What you have to do
Copy only this: the line containing "octagon_layer(lid, panel_card_level, wadding_top", the line containing "bpy.context.scene.collection.objects.link(rigid_bodies[body])", and every line between them, exactly as written.

Records for processing
--- BEGIN ---

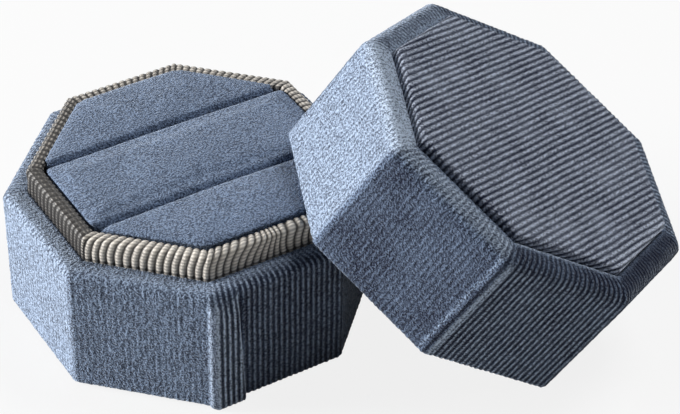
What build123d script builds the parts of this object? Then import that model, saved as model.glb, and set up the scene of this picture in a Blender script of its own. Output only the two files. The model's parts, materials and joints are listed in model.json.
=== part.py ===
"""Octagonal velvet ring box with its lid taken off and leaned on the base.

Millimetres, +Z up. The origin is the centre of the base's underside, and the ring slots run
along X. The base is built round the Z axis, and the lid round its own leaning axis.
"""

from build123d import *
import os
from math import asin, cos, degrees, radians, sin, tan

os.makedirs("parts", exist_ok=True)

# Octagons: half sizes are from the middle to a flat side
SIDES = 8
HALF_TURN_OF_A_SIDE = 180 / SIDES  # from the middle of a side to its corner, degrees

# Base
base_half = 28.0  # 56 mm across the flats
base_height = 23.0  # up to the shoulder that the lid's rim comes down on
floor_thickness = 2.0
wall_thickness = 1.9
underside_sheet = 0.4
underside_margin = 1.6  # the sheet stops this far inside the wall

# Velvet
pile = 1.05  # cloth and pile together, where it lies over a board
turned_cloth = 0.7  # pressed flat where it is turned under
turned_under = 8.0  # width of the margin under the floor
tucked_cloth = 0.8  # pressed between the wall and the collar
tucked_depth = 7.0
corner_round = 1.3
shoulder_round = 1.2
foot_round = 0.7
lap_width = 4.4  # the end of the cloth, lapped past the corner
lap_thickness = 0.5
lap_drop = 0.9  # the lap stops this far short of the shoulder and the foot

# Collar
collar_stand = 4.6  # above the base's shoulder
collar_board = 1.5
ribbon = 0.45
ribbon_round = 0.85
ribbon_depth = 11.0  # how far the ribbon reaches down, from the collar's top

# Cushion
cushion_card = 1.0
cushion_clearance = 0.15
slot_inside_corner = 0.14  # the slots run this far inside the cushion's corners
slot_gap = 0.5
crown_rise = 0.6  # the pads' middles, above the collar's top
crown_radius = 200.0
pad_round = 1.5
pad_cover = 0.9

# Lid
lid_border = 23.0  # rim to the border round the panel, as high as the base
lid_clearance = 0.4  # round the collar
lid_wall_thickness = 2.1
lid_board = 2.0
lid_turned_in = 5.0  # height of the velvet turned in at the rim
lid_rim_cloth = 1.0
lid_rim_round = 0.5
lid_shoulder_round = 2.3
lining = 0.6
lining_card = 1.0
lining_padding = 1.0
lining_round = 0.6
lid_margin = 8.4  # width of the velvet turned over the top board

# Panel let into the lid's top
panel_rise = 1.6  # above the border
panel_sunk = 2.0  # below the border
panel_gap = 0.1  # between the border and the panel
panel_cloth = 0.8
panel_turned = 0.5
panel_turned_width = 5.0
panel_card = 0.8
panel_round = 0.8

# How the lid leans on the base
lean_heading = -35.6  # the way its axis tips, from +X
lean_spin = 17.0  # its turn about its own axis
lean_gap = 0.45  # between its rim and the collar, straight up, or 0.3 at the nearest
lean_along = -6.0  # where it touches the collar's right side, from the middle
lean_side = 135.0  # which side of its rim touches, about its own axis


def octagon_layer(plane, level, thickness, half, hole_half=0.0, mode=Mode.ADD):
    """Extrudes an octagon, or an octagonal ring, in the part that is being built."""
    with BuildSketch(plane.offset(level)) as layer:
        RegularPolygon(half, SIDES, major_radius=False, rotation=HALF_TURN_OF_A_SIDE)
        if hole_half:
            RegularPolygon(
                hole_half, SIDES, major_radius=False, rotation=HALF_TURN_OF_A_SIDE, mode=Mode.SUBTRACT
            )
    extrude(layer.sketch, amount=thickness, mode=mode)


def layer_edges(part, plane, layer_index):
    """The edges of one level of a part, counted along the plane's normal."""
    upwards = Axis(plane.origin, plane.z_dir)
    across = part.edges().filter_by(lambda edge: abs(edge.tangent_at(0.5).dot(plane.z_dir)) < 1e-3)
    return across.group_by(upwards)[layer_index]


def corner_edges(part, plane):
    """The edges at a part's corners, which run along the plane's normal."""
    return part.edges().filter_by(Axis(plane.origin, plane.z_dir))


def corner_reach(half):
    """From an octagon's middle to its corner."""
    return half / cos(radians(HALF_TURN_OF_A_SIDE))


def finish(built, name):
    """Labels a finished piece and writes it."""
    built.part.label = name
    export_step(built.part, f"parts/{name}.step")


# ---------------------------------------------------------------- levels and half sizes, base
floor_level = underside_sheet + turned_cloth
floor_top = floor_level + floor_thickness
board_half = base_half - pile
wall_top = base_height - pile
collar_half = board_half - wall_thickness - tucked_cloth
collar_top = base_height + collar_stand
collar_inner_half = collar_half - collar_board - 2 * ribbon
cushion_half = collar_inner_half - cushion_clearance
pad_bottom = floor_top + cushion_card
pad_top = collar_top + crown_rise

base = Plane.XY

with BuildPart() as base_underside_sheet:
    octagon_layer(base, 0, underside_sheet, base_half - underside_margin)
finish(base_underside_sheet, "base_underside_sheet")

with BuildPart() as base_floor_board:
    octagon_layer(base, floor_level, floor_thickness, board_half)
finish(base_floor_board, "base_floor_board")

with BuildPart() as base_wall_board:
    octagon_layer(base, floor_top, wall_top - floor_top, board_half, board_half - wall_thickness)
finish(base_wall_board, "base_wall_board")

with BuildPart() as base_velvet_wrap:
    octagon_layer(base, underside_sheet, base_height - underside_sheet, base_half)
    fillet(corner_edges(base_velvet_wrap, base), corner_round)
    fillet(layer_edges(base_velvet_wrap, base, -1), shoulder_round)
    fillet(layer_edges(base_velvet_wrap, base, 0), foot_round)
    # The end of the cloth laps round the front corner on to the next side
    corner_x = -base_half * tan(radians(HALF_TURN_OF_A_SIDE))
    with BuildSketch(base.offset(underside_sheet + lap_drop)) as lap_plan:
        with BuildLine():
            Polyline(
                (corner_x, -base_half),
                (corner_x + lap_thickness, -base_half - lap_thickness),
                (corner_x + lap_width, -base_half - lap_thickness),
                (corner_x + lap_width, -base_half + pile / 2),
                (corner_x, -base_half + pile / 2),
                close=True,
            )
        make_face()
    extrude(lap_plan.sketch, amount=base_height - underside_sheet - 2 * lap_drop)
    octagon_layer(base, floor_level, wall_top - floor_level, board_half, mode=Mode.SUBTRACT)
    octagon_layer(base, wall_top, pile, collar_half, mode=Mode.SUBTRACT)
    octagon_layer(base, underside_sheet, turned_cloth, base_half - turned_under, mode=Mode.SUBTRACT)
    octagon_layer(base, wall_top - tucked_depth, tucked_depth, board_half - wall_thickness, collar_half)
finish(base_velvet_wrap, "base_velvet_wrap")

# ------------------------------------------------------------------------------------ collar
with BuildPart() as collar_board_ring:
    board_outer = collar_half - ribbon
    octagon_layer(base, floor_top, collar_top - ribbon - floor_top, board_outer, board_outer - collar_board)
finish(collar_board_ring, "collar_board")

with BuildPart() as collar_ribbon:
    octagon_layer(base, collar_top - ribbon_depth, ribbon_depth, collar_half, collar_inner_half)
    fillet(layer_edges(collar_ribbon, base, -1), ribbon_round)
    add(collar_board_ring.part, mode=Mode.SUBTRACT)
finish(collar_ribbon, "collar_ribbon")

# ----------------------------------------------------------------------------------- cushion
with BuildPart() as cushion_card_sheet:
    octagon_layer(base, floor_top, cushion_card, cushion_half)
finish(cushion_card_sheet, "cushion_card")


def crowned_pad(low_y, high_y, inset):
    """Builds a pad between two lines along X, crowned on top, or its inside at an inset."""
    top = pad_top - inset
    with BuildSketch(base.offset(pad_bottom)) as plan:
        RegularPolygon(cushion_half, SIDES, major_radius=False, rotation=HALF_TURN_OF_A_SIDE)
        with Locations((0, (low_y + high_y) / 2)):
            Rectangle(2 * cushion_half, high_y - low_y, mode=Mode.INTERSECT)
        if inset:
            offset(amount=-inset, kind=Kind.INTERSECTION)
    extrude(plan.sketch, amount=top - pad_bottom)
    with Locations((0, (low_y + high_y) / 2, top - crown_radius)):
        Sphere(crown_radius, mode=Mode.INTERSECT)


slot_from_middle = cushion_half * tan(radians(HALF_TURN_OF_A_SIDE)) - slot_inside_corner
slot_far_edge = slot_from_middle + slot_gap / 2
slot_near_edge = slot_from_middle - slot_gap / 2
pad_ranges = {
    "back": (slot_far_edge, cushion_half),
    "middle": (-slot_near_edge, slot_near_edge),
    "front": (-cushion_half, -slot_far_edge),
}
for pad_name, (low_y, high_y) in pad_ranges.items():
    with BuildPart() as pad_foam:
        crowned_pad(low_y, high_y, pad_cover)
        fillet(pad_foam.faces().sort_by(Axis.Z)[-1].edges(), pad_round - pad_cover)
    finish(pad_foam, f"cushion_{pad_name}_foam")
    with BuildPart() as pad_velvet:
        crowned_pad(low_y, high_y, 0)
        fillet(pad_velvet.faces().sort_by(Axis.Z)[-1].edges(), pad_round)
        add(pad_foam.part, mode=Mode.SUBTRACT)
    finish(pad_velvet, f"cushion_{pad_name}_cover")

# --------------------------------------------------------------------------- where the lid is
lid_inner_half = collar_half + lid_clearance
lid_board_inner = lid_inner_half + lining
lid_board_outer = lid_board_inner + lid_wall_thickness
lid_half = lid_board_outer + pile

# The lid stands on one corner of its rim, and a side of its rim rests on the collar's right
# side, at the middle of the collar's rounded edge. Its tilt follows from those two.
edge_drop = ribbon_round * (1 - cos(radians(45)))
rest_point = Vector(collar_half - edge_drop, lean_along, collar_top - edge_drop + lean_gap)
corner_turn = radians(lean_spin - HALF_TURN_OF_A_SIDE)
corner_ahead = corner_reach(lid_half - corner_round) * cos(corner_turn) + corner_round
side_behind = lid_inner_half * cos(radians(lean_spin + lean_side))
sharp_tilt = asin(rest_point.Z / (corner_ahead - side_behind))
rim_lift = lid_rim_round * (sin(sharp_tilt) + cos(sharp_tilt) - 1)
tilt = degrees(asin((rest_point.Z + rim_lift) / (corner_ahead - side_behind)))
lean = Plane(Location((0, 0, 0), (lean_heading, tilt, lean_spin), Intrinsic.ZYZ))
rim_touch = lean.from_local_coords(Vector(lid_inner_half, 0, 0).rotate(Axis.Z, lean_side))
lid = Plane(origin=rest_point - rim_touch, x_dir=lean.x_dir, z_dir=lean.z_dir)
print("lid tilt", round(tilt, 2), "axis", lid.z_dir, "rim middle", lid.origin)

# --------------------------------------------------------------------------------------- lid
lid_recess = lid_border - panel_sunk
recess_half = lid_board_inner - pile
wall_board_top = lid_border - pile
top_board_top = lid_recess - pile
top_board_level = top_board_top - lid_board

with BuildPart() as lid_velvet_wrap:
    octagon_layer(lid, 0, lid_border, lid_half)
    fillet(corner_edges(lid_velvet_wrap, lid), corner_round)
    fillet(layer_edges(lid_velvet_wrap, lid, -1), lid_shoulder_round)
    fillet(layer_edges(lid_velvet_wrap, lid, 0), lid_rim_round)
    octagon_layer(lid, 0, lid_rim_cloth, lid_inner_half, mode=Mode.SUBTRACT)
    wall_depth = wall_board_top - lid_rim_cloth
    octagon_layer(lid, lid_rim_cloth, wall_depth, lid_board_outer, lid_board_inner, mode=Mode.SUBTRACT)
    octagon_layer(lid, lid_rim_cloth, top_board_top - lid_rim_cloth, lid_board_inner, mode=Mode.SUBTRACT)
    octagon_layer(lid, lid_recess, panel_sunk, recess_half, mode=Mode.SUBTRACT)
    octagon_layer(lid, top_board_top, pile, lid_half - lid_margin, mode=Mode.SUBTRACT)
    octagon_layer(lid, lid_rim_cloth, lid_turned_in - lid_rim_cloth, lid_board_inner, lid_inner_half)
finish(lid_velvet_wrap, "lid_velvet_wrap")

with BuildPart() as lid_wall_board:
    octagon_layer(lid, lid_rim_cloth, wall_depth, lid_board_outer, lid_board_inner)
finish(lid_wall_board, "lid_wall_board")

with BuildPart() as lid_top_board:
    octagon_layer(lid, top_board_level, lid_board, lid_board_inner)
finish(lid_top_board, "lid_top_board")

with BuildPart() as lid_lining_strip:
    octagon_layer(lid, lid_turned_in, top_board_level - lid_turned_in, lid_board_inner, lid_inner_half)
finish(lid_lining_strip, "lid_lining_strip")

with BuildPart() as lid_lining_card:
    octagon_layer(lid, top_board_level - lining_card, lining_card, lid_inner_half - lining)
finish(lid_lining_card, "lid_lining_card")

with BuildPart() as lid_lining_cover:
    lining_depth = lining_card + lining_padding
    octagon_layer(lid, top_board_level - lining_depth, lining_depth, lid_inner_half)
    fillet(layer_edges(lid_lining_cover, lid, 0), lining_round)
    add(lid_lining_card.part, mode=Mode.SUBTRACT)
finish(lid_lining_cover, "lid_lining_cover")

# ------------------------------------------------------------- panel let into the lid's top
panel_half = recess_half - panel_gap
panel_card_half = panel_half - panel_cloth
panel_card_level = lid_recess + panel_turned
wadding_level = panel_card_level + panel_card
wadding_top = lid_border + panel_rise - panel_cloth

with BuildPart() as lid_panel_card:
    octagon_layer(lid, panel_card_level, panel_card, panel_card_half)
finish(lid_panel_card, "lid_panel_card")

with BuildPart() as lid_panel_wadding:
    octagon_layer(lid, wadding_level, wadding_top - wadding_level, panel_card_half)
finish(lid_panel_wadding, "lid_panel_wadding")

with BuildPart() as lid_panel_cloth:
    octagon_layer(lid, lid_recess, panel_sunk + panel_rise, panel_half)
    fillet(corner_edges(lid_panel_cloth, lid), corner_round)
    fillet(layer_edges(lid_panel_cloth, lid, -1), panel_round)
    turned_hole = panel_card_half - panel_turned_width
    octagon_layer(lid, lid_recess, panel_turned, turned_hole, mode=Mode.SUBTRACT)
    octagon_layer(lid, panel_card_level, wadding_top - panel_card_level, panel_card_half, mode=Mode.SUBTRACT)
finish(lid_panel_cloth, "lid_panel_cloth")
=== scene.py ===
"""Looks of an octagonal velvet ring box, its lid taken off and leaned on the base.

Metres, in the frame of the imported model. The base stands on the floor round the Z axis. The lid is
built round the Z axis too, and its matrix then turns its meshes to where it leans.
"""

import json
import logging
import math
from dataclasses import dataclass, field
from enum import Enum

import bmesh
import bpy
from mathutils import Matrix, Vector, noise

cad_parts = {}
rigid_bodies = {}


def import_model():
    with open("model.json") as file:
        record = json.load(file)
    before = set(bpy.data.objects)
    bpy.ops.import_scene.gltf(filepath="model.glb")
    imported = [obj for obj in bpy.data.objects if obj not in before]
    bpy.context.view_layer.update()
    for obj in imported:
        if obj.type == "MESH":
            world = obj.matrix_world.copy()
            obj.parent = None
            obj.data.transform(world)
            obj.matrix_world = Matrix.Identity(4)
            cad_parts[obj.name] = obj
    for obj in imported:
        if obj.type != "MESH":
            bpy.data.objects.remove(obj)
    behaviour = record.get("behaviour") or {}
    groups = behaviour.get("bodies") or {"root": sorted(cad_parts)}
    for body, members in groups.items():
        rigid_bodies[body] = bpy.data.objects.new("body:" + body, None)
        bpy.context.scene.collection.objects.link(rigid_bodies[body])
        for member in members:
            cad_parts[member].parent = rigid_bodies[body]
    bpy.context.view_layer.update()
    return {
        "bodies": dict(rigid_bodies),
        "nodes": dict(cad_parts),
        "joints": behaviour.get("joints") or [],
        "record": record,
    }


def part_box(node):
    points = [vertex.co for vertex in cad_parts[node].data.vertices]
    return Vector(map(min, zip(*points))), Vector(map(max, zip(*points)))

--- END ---
--- BEGIN ---

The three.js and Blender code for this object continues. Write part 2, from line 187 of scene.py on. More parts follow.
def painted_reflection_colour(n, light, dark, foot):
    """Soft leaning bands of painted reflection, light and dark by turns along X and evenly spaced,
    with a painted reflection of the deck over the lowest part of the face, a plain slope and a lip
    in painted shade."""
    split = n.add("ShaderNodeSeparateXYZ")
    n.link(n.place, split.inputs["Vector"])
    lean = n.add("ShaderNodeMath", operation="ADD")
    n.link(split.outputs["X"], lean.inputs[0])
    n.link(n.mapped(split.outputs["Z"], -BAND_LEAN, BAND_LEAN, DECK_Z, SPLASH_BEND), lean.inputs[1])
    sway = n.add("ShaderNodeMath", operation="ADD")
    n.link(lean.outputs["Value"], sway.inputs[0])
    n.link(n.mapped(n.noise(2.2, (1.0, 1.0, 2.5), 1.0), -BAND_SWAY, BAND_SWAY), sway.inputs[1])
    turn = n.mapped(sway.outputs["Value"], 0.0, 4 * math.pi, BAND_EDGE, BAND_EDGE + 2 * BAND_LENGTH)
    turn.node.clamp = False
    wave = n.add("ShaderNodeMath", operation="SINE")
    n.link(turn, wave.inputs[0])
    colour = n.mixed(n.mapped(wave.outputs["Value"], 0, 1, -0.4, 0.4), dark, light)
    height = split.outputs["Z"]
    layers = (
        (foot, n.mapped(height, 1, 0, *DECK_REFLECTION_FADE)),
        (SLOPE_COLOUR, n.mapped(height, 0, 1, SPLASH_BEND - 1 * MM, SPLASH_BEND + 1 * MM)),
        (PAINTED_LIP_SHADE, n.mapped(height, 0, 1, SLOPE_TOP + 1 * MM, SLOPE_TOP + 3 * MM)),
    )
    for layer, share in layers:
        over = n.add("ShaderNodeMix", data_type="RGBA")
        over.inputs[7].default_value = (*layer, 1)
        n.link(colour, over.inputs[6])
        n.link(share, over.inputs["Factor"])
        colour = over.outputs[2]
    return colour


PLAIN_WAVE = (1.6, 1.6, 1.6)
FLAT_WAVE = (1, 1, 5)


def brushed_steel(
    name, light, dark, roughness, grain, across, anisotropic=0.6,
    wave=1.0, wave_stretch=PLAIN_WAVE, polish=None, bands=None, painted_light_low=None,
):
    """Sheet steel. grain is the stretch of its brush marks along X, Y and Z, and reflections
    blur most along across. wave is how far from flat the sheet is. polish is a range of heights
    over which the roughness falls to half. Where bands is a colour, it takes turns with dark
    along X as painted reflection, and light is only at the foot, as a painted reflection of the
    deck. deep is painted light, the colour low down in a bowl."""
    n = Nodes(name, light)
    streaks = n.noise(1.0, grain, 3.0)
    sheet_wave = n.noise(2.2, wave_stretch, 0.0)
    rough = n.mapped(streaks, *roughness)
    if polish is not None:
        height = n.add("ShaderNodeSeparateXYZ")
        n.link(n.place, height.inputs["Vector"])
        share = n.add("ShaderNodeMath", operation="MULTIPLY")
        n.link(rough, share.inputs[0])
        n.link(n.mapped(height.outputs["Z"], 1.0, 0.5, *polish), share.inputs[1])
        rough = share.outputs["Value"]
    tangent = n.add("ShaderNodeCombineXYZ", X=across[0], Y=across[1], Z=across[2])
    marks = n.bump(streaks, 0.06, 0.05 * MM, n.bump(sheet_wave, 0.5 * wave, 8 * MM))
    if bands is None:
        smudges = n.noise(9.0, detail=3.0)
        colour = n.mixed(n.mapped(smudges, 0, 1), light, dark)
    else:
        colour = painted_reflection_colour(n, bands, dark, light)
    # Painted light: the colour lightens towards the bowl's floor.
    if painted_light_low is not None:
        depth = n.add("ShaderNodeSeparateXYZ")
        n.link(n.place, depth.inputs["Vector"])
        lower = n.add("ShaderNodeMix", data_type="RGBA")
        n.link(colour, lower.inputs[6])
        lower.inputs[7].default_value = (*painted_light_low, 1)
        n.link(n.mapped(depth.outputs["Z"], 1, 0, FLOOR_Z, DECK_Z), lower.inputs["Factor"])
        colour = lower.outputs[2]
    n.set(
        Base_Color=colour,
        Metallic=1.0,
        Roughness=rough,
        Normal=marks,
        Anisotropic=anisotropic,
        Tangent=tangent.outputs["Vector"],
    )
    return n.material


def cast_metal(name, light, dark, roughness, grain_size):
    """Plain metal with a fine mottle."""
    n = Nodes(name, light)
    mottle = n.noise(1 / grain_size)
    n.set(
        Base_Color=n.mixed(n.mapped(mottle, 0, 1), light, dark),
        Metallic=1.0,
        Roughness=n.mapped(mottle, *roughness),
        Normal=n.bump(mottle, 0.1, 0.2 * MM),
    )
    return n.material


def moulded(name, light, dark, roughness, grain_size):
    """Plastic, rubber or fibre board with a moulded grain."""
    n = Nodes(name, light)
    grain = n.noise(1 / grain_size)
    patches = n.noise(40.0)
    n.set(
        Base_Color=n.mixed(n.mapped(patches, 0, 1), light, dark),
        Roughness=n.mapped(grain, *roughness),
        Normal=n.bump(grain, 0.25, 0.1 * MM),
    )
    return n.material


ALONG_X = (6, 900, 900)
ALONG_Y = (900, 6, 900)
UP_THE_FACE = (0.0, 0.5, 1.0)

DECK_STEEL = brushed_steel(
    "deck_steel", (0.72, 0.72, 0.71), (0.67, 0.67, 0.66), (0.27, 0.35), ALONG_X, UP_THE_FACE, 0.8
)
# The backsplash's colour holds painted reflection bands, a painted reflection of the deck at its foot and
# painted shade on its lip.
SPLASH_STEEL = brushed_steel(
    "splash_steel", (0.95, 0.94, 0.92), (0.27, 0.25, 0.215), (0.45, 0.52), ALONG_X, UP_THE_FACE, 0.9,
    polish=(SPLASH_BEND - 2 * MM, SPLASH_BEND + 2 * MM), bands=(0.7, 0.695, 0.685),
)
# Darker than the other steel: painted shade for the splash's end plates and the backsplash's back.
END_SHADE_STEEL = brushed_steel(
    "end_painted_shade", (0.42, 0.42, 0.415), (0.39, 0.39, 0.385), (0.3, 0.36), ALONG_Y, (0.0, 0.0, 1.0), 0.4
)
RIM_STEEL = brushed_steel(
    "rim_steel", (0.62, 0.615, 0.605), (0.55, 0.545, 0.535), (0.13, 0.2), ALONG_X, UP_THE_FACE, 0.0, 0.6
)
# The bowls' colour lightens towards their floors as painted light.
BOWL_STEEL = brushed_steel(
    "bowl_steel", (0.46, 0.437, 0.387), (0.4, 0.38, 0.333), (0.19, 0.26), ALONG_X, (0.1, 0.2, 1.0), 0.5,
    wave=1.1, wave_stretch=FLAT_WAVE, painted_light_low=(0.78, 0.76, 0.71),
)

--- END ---

Output of the task
    octagon_layer(lid, panel_card_level, wadding_top - panel_card_level, panel_card_half, mode=Mode.SUBTRACT)
finish(lid_panel_cloth, "lid_panel_cloth")
=== scene.py ===
"""Looks of an octagonal velvet ring box, its lid taken off and leaned on the base.

Metres, in the frame of the imported model. The base stands on the floor round the Z axis. The lid is
built round the Z axis too, and its matrix then turns its meshes to where it leans.
"""

import json
import logging
import math
from dataclasses import dataclass, field
from enum import Enum

import bmesh
import bpy
from mathutils import Matrix, Vector, noise

cad_parts = {}
rigid_bodies = {}


def import_model():
    with open("model.json") as file:
        record = json.load(file)
    before = set(bpy.data.objects)
    bpy.ops.import_scene.gltf(filepath="model.glb")
    imported = [obj for obj in bpy.data.objects if obj not in before]
    bpy.context.view_layer.update()
    for obj in imported:
        if obj.type == "MESH":
            world = obj.matrix_world.copy()
            obj.parent = None
            obj.data.transform(world)
            obj.matrix_world = Matrix.Identity(4)
            cad_parts[obj.name] = obj
    for obj in imported:
        if obj.type != "MESH":
            bpy.data.objects.remove(obj)
    behaviour = record.get("behaviour") or {}
    groups = behaviour.get("bodies") or {"root": sorted(cad_parts)}
    for body, members in groups.items():
        rigid_bodies[body] = bpy.data.objects.new("body:" + body, None)
        bpy.context.scene.collection.objects.link(rigid_bodies[body])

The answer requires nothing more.